このケースでは、まず2階部分の102万円枠を消費するのですが、結果的に2024年度の1階部分も含めたNISA枠122万円全てを使いきることになります。そのため新規の投資はできません。

ロールオーバーでは、これまで投資していたものを一旦売って、すぐに買い戻します。従って、取得価格もその時の金額に変わります。例えば先ほどの例の場合、150万円で売って、150万円で買うのでロールオーバーの際は、次の5年間で150万円より増えた場合、その利益が非課税となるという意味です。これは課税口座に移しても取得価格の考え方は同様です。この場合、資産が増えていれば問題ありませんが、値段が下がっている際は注意が必要です。

120万円で買ったものが100万円になった時点でロールオーバーすると100万円が新しい取得価格となり、それ以上に価値が上がれば利益です。つまり120万円に戻ったとしても、それは利益とみなされます。もちろんNISA口座内であれば非課税ですが、課税口座に移した際は「値段がもどっただけなのに」課税されます。そして、ロールオーバーするのか、課税口座に移すのかの選択は、事前にしなければならないというのが非常に悩ましい点です。

ロールオーバーを決めると、年末の価格が売却価格となり、かつ新しいNISAでの取得価格となります。首尾よく値上がりしていればよいですが、そうではない場合もあります。
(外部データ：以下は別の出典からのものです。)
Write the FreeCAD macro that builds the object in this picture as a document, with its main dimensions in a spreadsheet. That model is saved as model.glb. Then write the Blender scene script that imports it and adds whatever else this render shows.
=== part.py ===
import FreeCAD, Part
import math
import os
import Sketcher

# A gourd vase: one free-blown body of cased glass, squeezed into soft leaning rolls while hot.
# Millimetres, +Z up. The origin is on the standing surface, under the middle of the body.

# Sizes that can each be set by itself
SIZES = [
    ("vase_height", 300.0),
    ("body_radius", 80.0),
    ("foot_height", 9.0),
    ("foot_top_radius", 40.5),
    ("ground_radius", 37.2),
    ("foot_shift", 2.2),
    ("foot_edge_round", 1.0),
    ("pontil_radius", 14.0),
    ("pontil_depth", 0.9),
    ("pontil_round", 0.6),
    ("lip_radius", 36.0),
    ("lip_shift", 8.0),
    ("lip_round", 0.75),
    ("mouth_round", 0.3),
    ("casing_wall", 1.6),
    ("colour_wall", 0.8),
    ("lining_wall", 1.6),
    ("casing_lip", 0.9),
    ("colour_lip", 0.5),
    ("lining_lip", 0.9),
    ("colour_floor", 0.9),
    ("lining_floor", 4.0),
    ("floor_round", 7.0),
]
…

「その時はその時で、余った非課税枠で投資をしよう」と前向きに考えられる人は向いていますが、5年毎に新しい非課税枠で新規の投資を行うのか、これまでの投資をロールオーバーで引き継ぐのか、はたまた課税口座に移すのかの選択は付きまといます。

また新NISAは2028年以降どうなるのかは未定です。現時点では、新NISAの1階部分のみはつみたてNISAにロールオーバーが可能という点のみ決まっています。


「新NISAが始まるまで、待った方がいいですか?」と質問されることがありますが、待つメリットは一切ないと考えます。なぜならば、資産形成で最も重要なことは「時間」だからです。投資による福利効果を高めるためにも投資をはじめるのは一日でも早い方がいいですし、経済成長の恩恵を受けるためにも、投資期間は一日でも長い方か良いからです。

なお、5つ目の変更点の通り、新NISAでは口座開設可能年齢が18歳に引き下がります。成人年齢の引き下げとともに、若年層での金融教育の広がりも顕著ですので、今後ますます資産形成のすそ野が広がるでしょう。